The examiner’s team identified numerous transactions where funds were paid from Samuels to a puppet vendor, and then almost immediately sent to a disclosed Gitanjali entity, often in India.
Sarosh Zaiwalla, senior solicitor in London, says at least 30 alleged white-collar criminals who fled India chose safe havens like London and smaller island nations.
“Switzerland has a rule of law, and so it can’t be predicted how things will work out there,” Zaiwalla says. “Smaller countries are easier to migrate to and one can simply buy a passport (for those) for a few hundred thousand dollars.”
He adds that it’s “very unusual (for Choksi) to have gone to Dominica from Antigua because it’s a very small island and while the laws are very similar to English laws, one can’t predict how the outcome will be because much of these proceedings could be closed circuit”.
According to Merchant, it was always fame and fortune Choksi coveted.

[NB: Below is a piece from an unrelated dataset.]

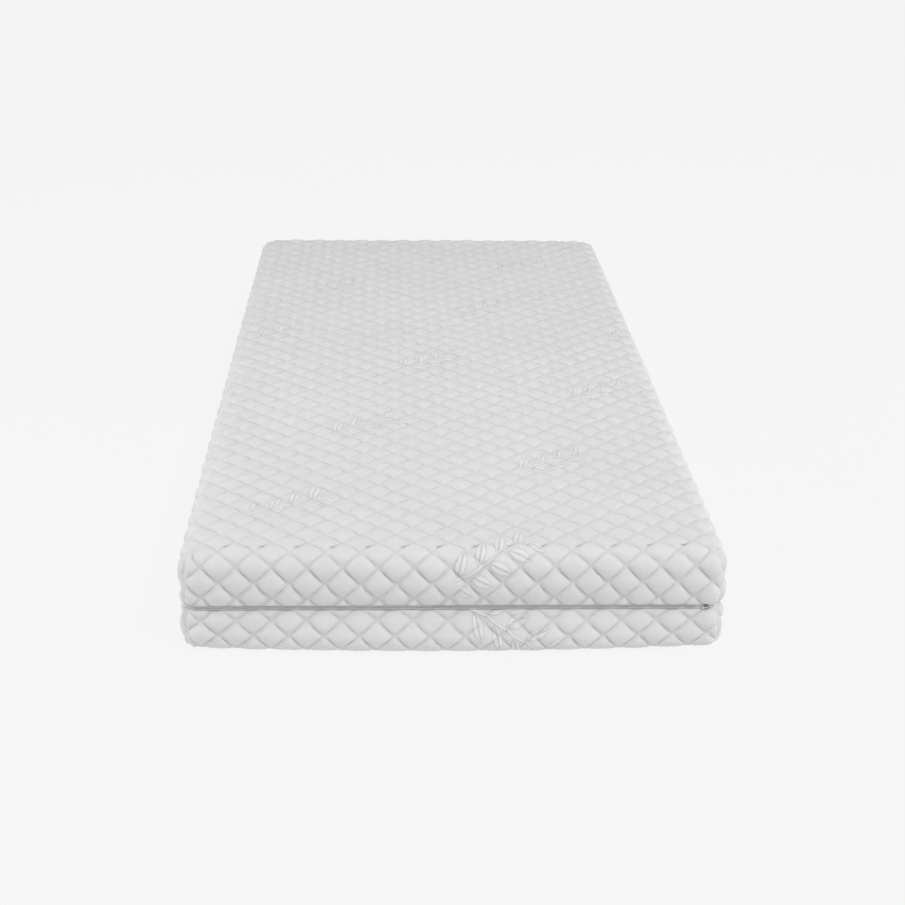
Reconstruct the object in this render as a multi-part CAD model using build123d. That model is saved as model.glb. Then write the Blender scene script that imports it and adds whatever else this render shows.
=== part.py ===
"""A zip-covered memory foam mattress, in millimetres.

The origin is the middle of the underside. X runs across the width, Y along the length and Z up.
The zip's slider is parked on the front end, which faces -Y, beside the right-hand corner, at +X.
"""

from build123d import *
import os

# The mattress in its cover
WIDTH = 900.0
LENGTH = 1900.0
HEIGHT = 180.0
CORNER_RADIUS = 28.0
TOP_ROLL = 26.0
BOTTOM_ROLL = 18.0

# The quilted cover's three layers, from the outside in
KNIT = 1.0
WADDING = 4.2
BACKING = 0.8
COVER = KNIT + WADDING + BACKING

# The foam in its stretch liner
FOAM_INSET = 10.0
LINER = 0.8
LINER_INSET = FOAM_INSET - LINER
LIFT_CLEARANCE = 0.3
MEMORY_FOAM = 50.0

# The zip that joins the two halves of the cover
ZIP_HEIGHT = 78.0
SLOT = 9.0
TAPE = 0.6
TAPE_REACH = 16.0
TAPE_GAP = 0.8
COIL_WIDTH = 3.0
COIL_DEPTH = 2.4
COIL_GAP = 0.1
TAPE_END_GAP = 1.0

# The slider, which runs along the front with its nose towards +X
SLIDER_LENGTH = 10.5
SLIDER_HEIGHT = 8.0
SLIDER_CORNER = 2.4
SLIDER_PLATE = 1.0
SLIDER_BACK_PLATE = 1.2
SLIDER_FLANGE = 0.7
SLIDER_CLEARANCE = 0.3
POST_RADIUS = 1.1
POST_FROM_NOSE = 1.7
SLIDER_TO_CORNER = 0.75

# The bridge on the slider and the pull ring that hangs from it
BRIDGE_LENGTH = 7.6
BRIDGE_WIDTH = 2.0
BRIDGE_LEG = 1.0
BRIDGE_BAR = 0.6
BRIDGE_ROOM = 1.6
RING_WIRE = 1.0
RING_LENGTH = 8.6
RING_WIDTH = 5.8
RING_CORNER = 2.4
RING_PIVOT_FROM_LEG = 0.8

# The metal stops at the ends of the tapes, and the sewn-in label
STOP_LENGTH = 1.8
STOP_HEIGHT = 2.4
STOP_DEPTH = 3.4
STOP_FROM_COIL = 1.2
LABEL_WIDTH = 60.0
LABEL_HEIGHT = 36.0
LABEL_THICKNESS = 0.3
LABEL_BELOW_TAPE = 0.5

# Worked out from the sizes above
FRONT = -LENGTH / 2
STRAIGHT_END = WIDTH / 2 - CORNER_RADIUS
SIDE_START = CORNER_RADIUS - LENGTH / 2
COIL_INSET = COVER - COIL_DEPTH
SLIDER_NOSE = STRAIGHT_END - SLIDER_TO_CORNER
SLIDER_X = SLIDER_NOSE - SLIDER_LENGTH / 2
POST_X = SLIDER_NOSE - POST_FROM_NOSE
COIL_END = POST_X - POST_RADIUS - 1.0
PLATE_BACK = COIL_INSET - SLIDER_CLEARANCE
PLATE_FACE = PLATE_BACK - SLIDER_PLATE
BACK_PLATE_FACE = COVER + TAPE + SLIDER_CLEARANCE
BRIDGE_START = SLIDER_X - BRIDGE_LENGTH / 2
PIVOT_X = BRIDGE_START + BRIDGE_LEG + RING_PIVOT_FROM_LEG
PIVOT_INSET = PLATE_FACE - BRIDGE_ROOM / 2
FAR = 2 * LENGTH


def outline(inset):
    """The mattress seen from above, drawn in by inset all round."""
    return RectangleRounded(WIDTH - 2 * inset, LENGTH - 2 * inset, CORNER_RADIUS - inset)


def soft_block(inset, low, high):
    """A block with rolled top and bottom edges, drawn in by inset and standing from low to high."""
    block = extrude(Pos(0, 0, low) * outline(inset), high - low)
    block = fillet(block.edges().group_by(Axis.Z)[-1], TOP_ROLL - inset)
    return fillet(block.edges().group_by(Axis.Z)[0], BOTTOM_ROLL - inset)


def hollow_layer(outer, inner):
    """A closed skin between two insets of the mattress."""
    return soft_block(outer, outer, HEIGHT - outer) - soft_block(inner, inner, HEIGHT - inner)


def above(height):
    """Everything higher than height, to cut with."""
    return Pos(0, 0, height + FAR / 2) * Box(FAR, FAR, FAR)


def below(height):
    """Everything lower than height, to cut with."""
    return Pos(0, 0, height - FAR / 2) * Box(FAR, FAR, FAR)


def cover_layers():
    """The knit, wadding and backing of each half of the cover, which part at the zip."""
    depths = {"knit": (0, KNIT), "wadding": (KNIT, KNIT + WADDING), "backing": (KNIT + WADDING, COVER)}
    layers = {}
    for name, (outer, inner) in depths.items():
        skin = hollow_layer(outer, inner)
        layers[f"upper_cover_{name}"] = skin & above(ZIP_HEIGHT + SLOT / 2)
        layers[f"lower_cover_{name}"] = skin & below(ZIP_HEIGHT - SLOT / 2)
    return layers


def foam_and_liner():
    """The two glued foams and the stretch liner that closes round them."""
    liner_low = COVER + LIFT_CLEARANCE
    liner_high = HEIGHT - liner_low
    foam = soft_block(FOAM_INSET, liner_low + LINER, liner_high - LINER)
    glue_line = liner_high - LINER - MEMORY_FOAM
    return {
        "inner_liner": soft_block(LINER_INSET, liner_low, liner_high) - foam,
        "memory_foam_layer": foam & above(glue_line),
        "support_foam_base": foam & below(glue_line),
    }


def band(outer, inner, low, high):
    """A band that follows the mattress's outline, between two insets and two heights."""
    return extrude(Pos(0, 0, low) * (outline(outer) - outline(inner)), high - low)


def box_between(low, high):
    """A block given by its lowest and highest corners."""
    size = Vector(high) - Vector(low)
    return Pos(Vector(low)) * Box(*size, align=(Align.MIN, Align.MIN, Align.MIN))


def tape_ends():
    """What the tapes leave open: the gap where their ends meet, and the room for the slider's post."""
    corner = Pos(STRAIGHT_END, SIDE_START, ZIP_HEIGHT) * Rot(0, 0, -45)
    gap = corner * Pos(CORNER_RADIUS, 0, 0) * Box(2 * CORNER_RADIUS, TAPE_END_GAP, 4 * TAPE_REACH)
    reach = POST_RADIUS + 1.5 * SLIDER_CLEARANCE
    room = Pos(POST_X, FRONT + COVER, ZIP_HEIGHT) * Box(2 * reach, 4 * COVER, 2 * reach)
    return gap, room


def zip_tapes():
    """The two woven tapes, sewn inside the cover's edges."""
    gap, room = tape_ends()
    inner = COVER + TAPE
    edge = TAPE_GAP / 2
    upper = band(COVER, inner, ZIP_HEIGHT + edge, ZIP_HEIGHT + TAPE_REACH)
    lower = band(COVER, inner, ZIP_HEIGHT - TAPE_REACH, ZIP_HEIGHT - edge)
    return {"upper_zip_tape": upper - gap - room, "lower_zip_tape": lower - gap - room}


def zip_coils():
    """The two rows of coil teeth, as plain strips that start and end beside the front right corner."""
    corner = box_between((COIL_END, FRONT - 1, 0), (WIDTH, SIDE_START + STOP_FROM_COIL + STOP_LENGTH, HEIGHT))
    edge = COIL_GAP / 2
    upper = band(COIL_INSET, COVER, ZIP_HEIGHT + edge, ZIP_HEIGHT + COIL_WIDTH)
    lower = band(COIL_INSET, COVER, ZIP_HEIGHT - COIL_WIDTH, ZIP_HEIGHT - edge)
    return {"upper_zip_coil": upper - corner, "lower_zip_coil": lower - corner}


def zip_stops(tapes):
    """A bent metal stop at each end of each tape, closed over the tape's inner edge."""
    middle = COVER + TAPE / 2
    front = Pos(SLIDER_NOSE + STOP_FROM_COIL + STOP_LENGTH / 2, FRONT + middle, 0)
    side = Pos(WIDTH / 2 - middle, SIDE_START + STOP_LENGTH / 2, 0)
    front_block = Box(STOP_LENGTH, STOP_DEPTH, STOP_HEIGHT)
    side_block = Box(STOP_DEPTH, STOP_LENGTH, STOP_HEIGHT)
    stops = {}
    for half, way in (("upper", 1), ("lower", -1)):
        level = Pos(0, 0, ZIP_HEIGHT + way * (SLIDER_CLEARANCE / 2 + STOP_HEIGHT / 2))
        tape = tapes[f"{half}_zip_tape"]
        pair = [front * level * front_block - tape, side * level * side_block - tape]
        stops[f"{half}_zip_stops"] = Compound(children=[solid for stop in pair for solid in stop.solids()])
    return stops


def slider_plate(inset, thickness):
    """One of the slider's two plates, with its outer face at inset from the front."""
    plan = Plane.XZ * Pos(SLIDER_X, ZIP_HEIGHT) * RectangleRounded(SLIDER_LENGTH, SLIDER_HEIGHT, SLIDER_CORNER)
    return Pos(0, FRONT + inset, 0) * extrude(plan, -thickness)


def slider_flange(way):
    """The lip along one long edge of the front plate, which steers the coil."""
    depth = COVER - SLIDER_CLEARANCE - PLATE_BACK
    height = ZIP_HEIGHT + way * (SLIDER_HEIGHT / 2 - SLIDER_FLANGE / 2)
    length = SLIDER_LENGTH - 2 * SLIDER_CORNER
    return Pos(SLIDER_X, FRONT + PLATE_BACK + depth / 2, height) * Box(length, depth, SLIDER_FLANGE)


def slider_bridge():
    """The arch on the front plate that the pull ring hangs from."""
    depth = BRIDGE_ROOM + BRIDGE_BAR
    centre = Pos(SLIDER_X, FRONT + PLATE_FACE - depth / 2, ZIP_HEIGHT)
    arch = centre * Box(BRIDGE_LENGTH, depth, BRIDGE_WIDTH)
    window = Box(BRIDGE_LENGTH - 2 * BRIDGE_LEG, BRIDGE_ROOM, 2 * BRIDGE_WIDTH)
    return arch - Pos(SLIDER_X, FRONT + PLATE_FACE - BRIDGE_ROOM / 2, ZIP_HEIGHT) * window


def slider_post():
    """The column that joins the plates at the nose and parts the two coils."""
    length = BACK_PLATE_FACE - PLATE_BACK
    middle = FRONT + (BACK_PLATE_FACE + PLATE_BACK) / 2
    return Pos(POST_X, middle, ZIP_HEIGHT) * Rot(90, 0, 0) * Cylinder(POST_RADIUS, length)


def zip_slider_body():
    """The cast slider: two plates on a post, two flanges and the bridge."""
    body = slider_plate(PLATE_FACE, SLIDER_PLATE) + slider_plate(BACK_PLATE_FACE, SLIDER_BACK_PLATE)
    return body + slider_post() + slider_flange(1) + slider_flange(-1) + slider_bridge()


def zip_pull_ring():
    """The wire ring on the bridge, lying flat towards the nose."""
    middle = PIVOT_X + RING_LENGTH / 2
    path = Plane.XZ * Pos(middle, ZIP_HEIGHT) * RectangleRounded(RING_LENGTH, RING_WIDTH, RING_CORNER)
    loop = path.face().outer_wire()
    ring = sweep(Plane(loop @ 0, z_dir=loop % 0) * Circle(RING_WIRE / 2), path=loop)
    return Pos(0, FRONT + PIVOT_INSET, 0) * ring


def care_label():
    """The blank label sewn inside the lower cover at the back, under the tape."""
    top = ZIP_HEIGHT - TAPE_REACH - LABEL_BELOW_TAPE
    back = LENGTH / 2 - COVER
    low = (-LABEL_WIDTH / 2, back - LABEL_THICKNESS, top - LABEL_HEIGHT)
    return box_between(low, (LABEL_WIDTH / 2, back, top))


def mattress():
    """Every piece of the mattress, by name."""
    tapes = zip_tapes()
    pieces = {**cover_layers(), **foam_and_liner(), **tapes, **zip_coils(), **zip_stops(tapes)}
    pieces["zip_slider_body"] = zip_slider_body()
    pieces["zip_pull_ring"] = zip_pull_ring()
    pieces["care_label"] = care_label()
    return pieces


os.makedirs("parts", exist_ok=True)
for name, piece in mattress().items():
    export_step(piece, f"parts/{name}.step")
    print(name, round(piece.volume, 1), "mm3")
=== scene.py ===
# %% [markdown]
# # A zip-covered memory foam mattress
# This lesson dresses a finished CAD frame of a single mattress in cloth and foam.
# The frame gives every place and size, so this script only makes the looks:
# a diamond-quilted knit cover in two halves, the zip between them, and the foam inside.
# Everything is in metres, with Z up, and the zip's slider is on the end that faces -Y.

import bmesh
import bpy
import numpy as np
from mathutils import Matrix, Vector


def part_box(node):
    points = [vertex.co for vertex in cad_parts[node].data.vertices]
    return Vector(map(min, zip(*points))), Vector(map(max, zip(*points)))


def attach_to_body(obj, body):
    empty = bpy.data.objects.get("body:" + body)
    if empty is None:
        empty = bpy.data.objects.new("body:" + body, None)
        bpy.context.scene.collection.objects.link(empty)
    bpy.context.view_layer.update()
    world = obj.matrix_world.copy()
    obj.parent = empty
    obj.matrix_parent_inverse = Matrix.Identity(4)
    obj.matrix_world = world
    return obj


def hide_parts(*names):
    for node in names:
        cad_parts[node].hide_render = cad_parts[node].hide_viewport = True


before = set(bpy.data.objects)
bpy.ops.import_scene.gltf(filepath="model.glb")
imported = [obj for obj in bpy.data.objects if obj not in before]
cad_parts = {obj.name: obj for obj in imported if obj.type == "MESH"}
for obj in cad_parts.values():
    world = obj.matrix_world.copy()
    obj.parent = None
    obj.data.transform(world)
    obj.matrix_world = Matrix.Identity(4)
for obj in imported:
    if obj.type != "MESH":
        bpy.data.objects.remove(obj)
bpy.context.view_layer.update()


# %% [markdown]
# ## Sizes from the frame
# The cover's outer box gives the mattress's width, length and height.
# The gap between the two halves of the cover gives the zip's height.
# Sizes that cloth has and the plain CAD shells do not, such as how soft an edge rolls,
# are chosen here once and named.

# %% Read the frame's boxes
upper_low, upper_high = (np.array(c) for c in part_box("upper_cover_knit"))
lower_high = np.array(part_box("lower_cover_knit")[1])
HALF_WIDTH = float(upper_high[0])
HALF_LENGTH = float(upper_high[1])
HEIGHT = float(upper_high[2])
ZIP_Z = float(upper_low[2] + lower_high[2]) / 2
print(f"mattress {2 * HALF_WIDTH:.3f} x {2 * HALF_LENGTH:.3f} x {HEIGHT:.3f} m, zip at {ZIP_Z:.3f} m")

# %% Choose the cloth's own sizes
PITCH_X = 0.0578
PITCH_Y = 0.0560
LOWER_PITCH_Y = 0.0480
PILLOW = 0.0070
SURFACE_INSET = 0.0035
CORNER = 0.028
SEED = 7

# %% [markdown]
# ## One swatch of quilt, puffed up by a cloth simulation
# The real cover is a sandwich: a stretch knit, fluffy wadding and a thin backing, stitched
# together along diagonal lines. Between the lines the wadding pushes the knit up into pillows.
# Blender's cloth solver gives that shape: the stitch lines are pinned, the cloth is cut
# slightly too large, and a pressure lifts it. One swatch of diamonds is enough, because
# the cover repeats them, and each diamond of the cover borrows one of the swatch's.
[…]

“If I have to point out a single most prominent trait of his, I would say it was the deep-seated compulsive obsession to prove himself to others,” says Merchant, adding, “This, backed by his exceptionally high nervous energy, which clearly differentiated him from the rest of us. His quest was to do something big, something dramatic.”

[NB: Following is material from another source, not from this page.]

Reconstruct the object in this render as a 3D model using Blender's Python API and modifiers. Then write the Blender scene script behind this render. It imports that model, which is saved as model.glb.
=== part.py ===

Given how everything has played out, Choksi, now 62, achieved all that but for all the wrong reasons.
The other facet that those who know him point out is that there are no mistakes when it comes to planning his future and next moves.
As he faces trial in Dominica, it’s likely that he might still have a trick or two up his sleeve.
That is, unless the law has well and truly run him into a blind alley — this time with no escape route.